CAD and scene scripts:
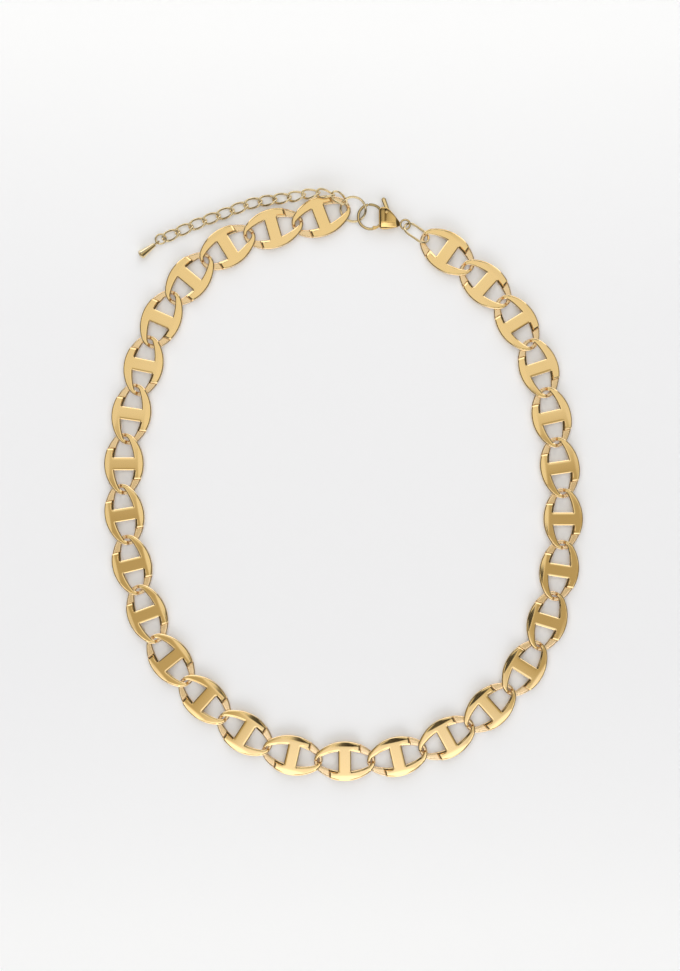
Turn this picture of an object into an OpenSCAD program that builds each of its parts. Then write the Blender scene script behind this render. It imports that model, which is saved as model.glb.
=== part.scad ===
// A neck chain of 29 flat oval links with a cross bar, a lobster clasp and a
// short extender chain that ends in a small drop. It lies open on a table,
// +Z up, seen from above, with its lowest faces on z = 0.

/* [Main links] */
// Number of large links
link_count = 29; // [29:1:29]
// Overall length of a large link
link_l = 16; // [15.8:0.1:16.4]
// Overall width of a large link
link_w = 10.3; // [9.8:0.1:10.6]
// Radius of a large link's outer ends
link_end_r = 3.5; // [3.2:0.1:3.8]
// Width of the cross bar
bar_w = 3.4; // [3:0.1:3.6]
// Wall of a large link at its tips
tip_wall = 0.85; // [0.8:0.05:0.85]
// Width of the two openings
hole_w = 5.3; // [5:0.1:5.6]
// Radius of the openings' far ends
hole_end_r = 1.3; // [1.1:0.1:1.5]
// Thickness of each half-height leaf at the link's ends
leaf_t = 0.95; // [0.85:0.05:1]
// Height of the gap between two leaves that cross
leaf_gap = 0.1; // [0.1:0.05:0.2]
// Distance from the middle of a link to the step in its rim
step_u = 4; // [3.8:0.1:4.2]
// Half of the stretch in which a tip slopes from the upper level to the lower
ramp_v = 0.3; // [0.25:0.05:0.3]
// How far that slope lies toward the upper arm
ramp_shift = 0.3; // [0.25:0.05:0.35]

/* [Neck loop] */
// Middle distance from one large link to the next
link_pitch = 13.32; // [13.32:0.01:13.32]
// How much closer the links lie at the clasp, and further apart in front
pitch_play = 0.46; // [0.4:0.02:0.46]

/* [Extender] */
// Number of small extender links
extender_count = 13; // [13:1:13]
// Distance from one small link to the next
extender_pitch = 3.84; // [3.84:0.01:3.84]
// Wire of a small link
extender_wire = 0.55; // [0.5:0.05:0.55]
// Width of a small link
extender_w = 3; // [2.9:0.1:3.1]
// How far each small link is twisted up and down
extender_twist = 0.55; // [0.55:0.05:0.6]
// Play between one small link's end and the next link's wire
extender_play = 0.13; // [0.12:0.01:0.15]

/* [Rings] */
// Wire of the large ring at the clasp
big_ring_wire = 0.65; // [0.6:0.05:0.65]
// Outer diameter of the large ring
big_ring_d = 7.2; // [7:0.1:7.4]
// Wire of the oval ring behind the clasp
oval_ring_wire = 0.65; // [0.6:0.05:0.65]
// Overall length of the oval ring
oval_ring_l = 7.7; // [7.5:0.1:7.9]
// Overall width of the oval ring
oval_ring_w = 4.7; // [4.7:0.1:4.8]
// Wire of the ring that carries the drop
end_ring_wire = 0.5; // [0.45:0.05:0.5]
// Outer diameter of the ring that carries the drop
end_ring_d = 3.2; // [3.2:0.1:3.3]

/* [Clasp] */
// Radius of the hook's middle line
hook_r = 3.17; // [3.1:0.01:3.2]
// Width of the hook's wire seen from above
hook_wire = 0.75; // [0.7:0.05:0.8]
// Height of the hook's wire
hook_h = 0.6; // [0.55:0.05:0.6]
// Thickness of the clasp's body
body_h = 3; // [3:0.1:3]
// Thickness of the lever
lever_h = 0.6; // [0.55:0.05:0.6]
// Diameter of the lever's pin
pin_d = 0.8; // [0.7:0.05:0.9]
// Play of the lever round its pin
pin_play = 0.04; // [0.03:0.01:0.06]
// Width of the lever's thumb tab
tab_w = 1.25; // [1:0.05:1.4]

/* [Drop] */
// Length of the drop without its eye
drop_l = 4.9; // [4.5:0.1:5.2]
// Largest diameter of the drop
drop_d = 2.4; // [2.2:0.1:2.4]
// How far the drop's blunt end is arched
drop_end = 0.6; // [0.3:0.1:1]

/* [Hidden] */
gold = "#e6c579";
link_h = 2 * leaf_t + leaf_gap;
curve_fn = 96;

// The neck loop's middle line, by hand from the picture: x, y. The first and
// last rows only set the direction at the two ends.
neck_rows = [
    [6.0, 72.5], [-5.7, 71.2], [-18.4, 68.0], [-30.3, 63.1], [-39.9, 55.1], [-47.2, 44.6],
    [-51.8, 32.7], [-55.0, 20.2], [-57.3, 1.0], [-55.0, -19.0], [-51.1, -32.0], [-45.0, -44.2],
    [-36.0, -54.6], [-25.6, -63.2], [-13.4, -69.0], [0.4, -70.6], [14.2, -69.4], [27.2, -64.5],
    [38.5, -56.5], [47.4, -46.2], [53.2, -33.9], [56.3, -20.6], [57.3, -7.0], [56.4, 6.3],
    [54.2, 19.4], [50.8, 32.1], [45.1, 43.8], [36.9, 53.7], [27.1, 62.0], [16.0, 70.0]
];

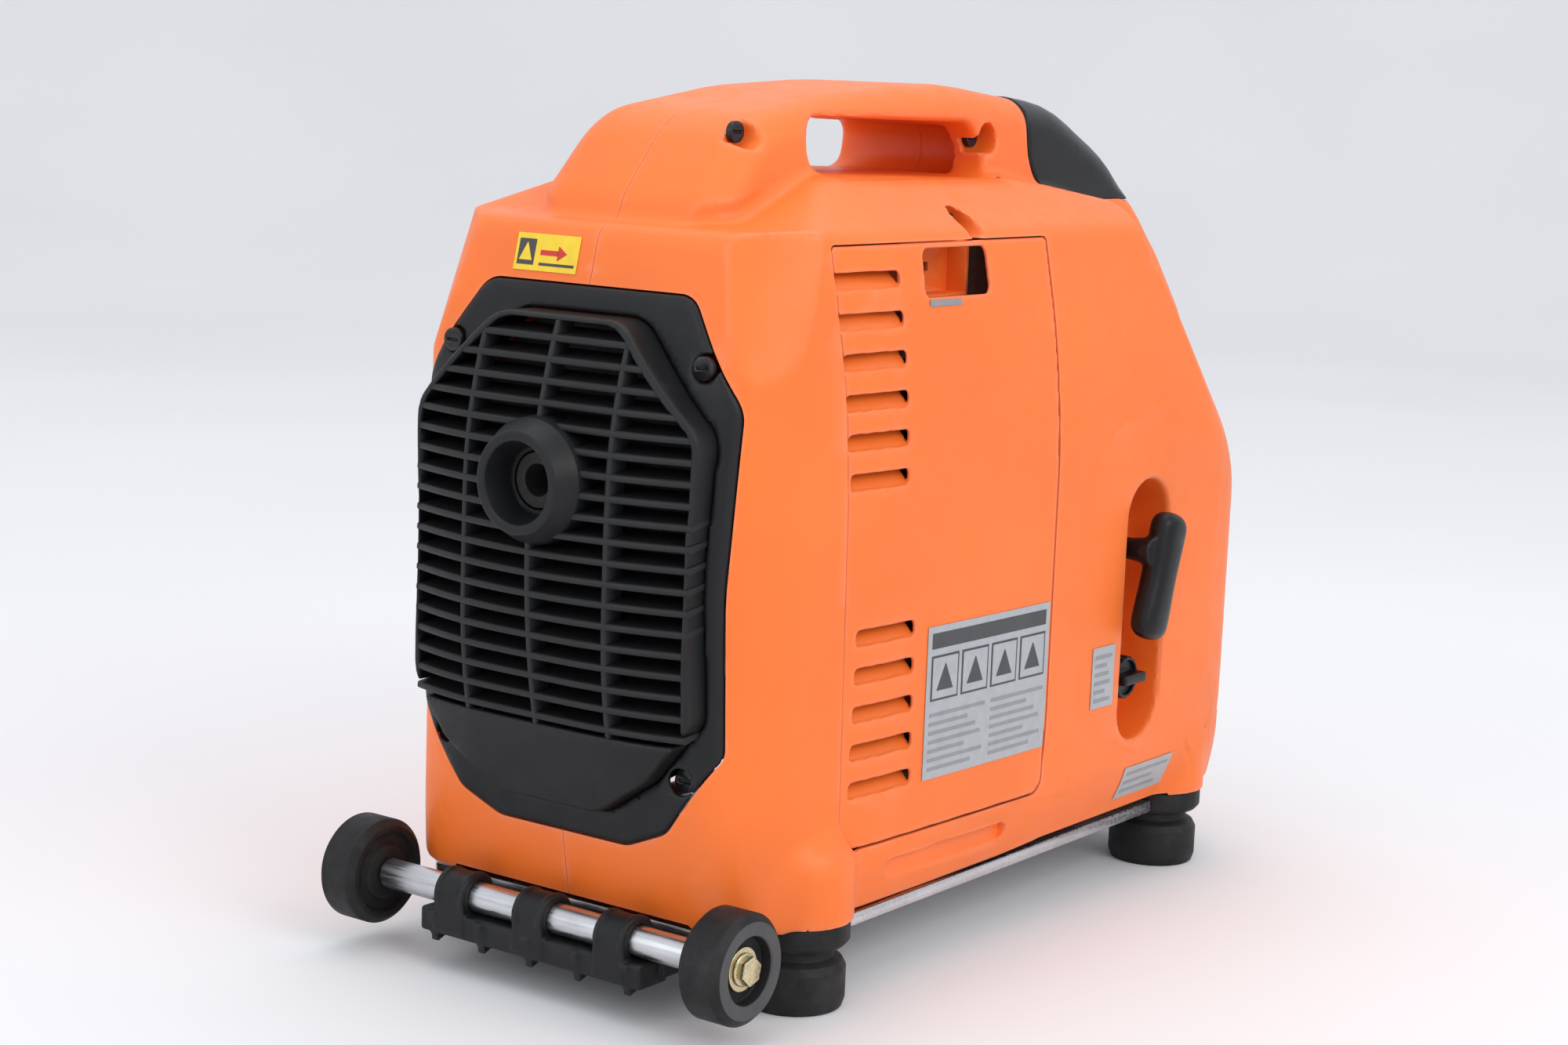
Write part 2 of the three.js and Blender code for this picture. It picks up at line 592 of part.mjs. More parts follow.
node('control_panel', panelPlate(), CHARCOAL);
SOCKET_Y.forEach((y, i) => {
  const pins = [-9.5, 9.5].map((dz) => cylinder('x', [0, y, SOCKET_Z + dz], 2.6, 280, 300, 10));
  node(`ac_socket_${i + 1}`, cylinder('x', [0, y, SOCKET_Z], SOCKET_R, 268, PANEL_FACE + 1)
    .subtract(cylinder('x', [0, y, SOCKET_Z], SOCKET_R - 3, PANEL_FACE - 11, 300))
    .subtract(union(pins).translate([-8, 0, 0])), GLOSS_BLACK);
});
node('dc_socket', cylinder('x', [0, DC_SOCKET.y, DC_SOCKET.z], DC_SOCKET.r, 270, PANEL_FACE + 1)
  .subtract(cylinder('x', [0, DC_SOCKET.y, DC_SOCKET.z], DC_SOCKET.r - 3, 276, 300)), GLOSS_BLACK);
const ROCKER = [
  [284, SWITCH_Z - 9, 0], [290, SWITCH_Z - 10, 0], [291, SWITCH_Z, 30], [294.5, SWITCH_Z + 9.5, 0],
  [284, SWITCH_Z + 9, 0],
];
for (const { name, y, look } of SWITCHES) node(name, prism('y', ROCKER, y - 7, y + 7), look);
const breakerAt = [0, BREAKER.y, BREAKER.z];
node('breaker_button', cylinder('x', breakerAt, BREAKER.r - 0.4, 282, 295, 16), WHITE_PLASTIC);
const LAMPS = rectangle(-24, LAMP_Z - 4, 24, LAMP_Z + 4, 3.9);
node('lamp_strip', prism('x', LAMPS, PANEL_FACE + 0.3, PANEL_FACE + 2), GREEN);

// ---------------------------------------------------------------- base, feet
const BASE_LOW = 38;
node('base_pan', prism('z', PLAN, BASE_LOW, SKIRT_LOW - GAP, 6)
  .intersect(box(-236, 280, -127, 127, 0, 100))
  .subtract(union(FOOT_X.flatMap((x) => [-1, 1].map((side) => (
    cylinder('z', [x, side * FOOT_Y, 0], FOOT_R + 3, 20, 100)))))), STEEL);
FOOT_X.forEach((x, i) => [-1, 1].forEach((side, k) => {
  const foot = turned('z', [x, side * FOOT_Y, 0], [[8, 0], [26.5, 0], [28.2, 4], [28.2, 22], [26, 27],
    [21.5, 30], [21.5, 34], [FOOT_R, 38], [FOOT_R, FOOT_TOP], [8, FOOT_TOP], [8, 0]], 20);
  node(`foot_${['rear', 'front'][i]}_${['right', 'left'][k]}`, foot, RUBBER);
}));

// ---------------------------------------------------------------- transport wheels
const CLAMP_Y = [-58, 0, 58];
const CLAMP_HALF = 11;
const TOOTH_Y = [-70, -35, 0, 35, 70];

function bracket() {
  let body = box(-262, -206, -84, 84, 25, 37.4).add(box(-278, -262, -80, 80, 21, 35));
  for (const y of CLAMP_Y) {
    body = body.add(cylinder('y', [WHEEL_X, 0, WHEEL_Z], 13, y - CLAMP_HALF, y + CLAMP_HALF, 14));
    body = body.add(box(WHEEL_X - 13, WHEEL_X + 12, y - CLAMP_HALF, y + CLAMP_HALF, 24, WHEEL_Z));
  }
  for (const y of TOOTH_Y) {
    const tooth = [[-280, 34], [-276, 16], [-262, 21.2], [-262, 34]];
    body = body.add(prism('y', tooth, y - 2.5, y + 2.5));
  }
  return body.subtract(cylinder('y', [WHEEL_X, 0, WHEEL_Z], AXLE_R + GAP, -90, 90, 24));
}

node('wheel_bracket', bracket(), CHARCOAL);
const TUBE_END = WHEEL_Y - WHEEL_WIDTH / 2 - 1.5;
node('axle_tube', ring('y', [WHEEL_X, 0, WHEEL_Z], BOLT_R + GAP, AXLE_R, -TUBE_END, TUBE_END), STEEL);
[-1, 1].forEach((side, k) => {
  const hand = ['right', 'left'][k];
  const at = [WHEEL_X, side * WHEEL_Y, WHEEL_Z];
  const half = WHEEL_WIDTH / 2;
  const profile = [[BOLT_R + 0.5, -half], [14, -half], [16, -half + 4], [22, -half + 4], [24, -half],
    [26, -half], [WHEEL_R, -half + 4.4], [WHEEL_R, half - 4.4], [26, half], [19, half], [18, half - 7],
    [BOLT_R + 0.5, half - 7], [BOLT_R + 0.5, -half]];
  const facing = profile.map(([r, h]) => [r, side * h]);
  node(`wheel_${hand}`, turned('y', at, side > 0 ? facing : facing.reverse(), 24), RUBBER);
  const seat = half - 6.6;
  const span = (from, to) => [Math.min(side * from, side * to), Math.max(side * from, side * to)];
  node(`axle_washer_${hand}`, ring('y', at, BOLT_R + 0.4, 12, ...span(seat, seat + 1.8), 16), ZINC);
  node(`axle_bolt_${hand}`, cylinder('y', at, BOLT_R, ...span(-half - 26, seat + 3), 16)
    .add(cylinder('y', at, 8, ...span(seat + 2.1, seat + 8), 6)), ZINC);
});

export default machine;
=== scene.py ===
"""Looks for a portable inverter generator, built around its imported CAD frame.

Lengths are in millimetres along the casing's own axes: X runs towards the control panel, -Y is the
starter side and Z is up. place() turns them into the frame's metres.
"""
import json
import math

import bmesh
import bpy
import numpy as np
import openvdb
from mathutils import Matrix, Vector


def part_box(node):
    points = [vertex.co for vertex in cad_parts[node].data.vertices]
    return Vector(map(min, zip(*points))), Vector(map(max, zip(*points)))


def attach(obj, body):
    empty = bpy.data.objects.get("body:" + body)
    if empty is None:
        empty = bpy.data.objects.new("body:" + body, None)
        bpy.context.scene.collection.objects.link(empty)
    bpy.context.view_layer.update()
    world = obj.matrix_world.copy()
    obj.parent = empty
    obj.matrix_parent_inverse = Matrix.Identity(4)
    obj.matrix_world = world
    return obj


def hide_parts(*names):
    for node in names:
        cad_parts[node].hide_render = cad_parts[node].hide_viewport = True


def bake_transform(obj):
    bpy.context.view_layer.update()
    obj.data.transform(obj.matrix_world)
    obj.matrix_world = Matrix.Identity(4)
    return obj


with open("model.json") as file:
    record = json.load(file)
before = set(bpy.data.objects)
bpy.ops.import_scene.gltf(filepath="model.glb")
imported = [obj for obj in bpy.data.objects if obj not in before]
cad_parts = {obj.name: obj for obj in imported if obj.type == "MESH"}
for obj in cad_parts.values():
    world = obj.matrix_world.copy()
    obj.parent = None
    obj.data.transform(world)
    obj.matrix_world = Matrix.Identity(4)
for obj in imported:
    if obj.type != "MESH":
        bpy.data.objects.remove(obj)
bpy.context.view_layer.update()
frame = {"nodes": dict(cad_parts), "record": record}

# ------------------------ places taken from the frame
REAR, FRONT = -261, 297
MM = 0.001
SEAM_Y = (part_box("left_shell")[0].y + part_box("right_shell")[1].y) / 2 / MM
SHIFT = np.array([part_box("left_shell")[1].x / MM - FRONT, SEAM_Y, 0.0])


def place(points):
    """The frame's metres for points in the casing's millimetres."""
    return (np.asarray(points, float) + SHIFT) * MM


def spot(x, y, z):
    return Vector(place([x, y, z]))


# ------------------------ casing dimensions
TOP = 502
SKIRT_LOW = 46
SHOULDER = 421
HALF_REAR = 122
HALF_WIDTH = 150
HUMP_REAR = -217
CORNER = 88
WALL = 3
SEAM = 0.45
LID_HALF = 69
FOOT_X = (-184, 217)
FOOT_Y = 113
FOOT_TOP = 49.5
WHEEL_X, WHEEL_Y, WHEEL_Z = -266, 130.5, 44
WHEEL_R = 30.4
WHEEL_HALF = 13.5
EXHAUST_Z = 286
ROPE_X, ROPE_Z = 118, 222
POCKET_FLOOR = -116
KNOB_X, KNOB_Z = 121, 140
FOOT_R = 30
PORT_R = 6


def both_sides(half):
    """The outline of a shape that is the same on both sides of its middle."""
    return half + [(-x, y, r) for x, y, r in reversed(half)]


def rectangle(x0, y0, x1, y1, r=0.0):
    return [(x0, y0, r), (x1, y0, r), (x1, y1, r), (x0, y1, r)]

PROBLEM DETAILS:
Return nothing but the lines running from the line with "node('wheel_bracket', bracket(), CHARCOAL);" through the line with "obj.data.transform(obj.matrix_world)", exactly as they appear.

THE OUTPUT:
node('wheel_bracket', bracket(), CHARCOAL);
const TUBE_END = WHEEL_Y - WHEEL_WIDTH / 2 - 1.5;
node('axle_tube', ring('y', [WHEEL_X, 0, WHEEL_Z], BOLT_R + GAP, AXLE_R, -TUBE_END, TUBE_END), STEEL);
[-1, 1].forEach((side, k) => {
  const hand = ['right', 'left'][k];
  const at = [WHEEL_X, side * WHEEL_Y, WHEEL_Z];
  const half = WHEEL_WIDTH / 2;
  const profile = [[BOLT_R + 0.5, -half], [14, -half], [16, -half + 4], [22, -half + 4], [24, -half],
    [26, -half], [WHEEL_R, -half + 4.4], [WHEEL_R, half - 4.4], [26, half], [19, half], [18, half - 7],
    [BOLT_R + 0.5, half - 7], [BOLT_R + 0.5, -half]];
  const facing = profile.map(([r, h]) => [r, side * h]);
  node(`wheel_${hand}`, turned('y', at, side > 0 ? facing : facing.reverse(), 24), RUBBER);
  const seat = half - 6.6;
  const span = (from, to) => [Math.min(side * from, side * to), Math.max(side * from, side * to)];
  node(`axle_washer_${hand}`, ring('y', at, BOLT_R + 0.4, 12, ...span(seat, seat + 1.8), 16), ZINC);
  node(`axle_bolt_${hand}`, cylinder('y', at, BOLT_R, ...span(-half - 26, seat + 3), 16)
    .add(cylinder('y', at, 8, ...span(seat + 2.1, seat + 8), 6)), ZINC);
});

export default machine;
=== scene.py ===
"""Looks for a portable inverter generator, built around its imported CAD frame.

Lengths are in millimetres along the casing's own axes: X runs towards the control panel, -Y is the
starter side and Z is up. place() turns them into the frame's metres.
"""
import json
import math

import bmesh
import bpy
import numpy as np
import openvdb
from mathutils import Matrix, Vector


def part_box(node):
    points = [vertex.co for vertex in cad_parts[node].data.vertices]
    return Vector(map(min, zip(*points))), Vector(map(max, zip(*points)))


def attach(obj, body):
    empty = bpy.data.objects.get("body:" + body)
    if empty is None:
        empty = bpy.data.objects.new("body:" + body, None)
        bpy.context.scene.collection.objects.link(empty)
    bpy.context.view_layer.update()
    world = obj.matrix_world.copy()
    obj.parent = empty
    obj.matrix_parent_inverse = Matrix.Identity(4)
    obj.matrix_world = world
    return obj


def hide_parts(*names):
    for node in names:
        cad_parts[node].hide_render = cad_parts[node].hide_viewport = True


def bake_transform(obj):
    bpy.context.view_layer.update()
    obj.data.transform(obj.matrix_world)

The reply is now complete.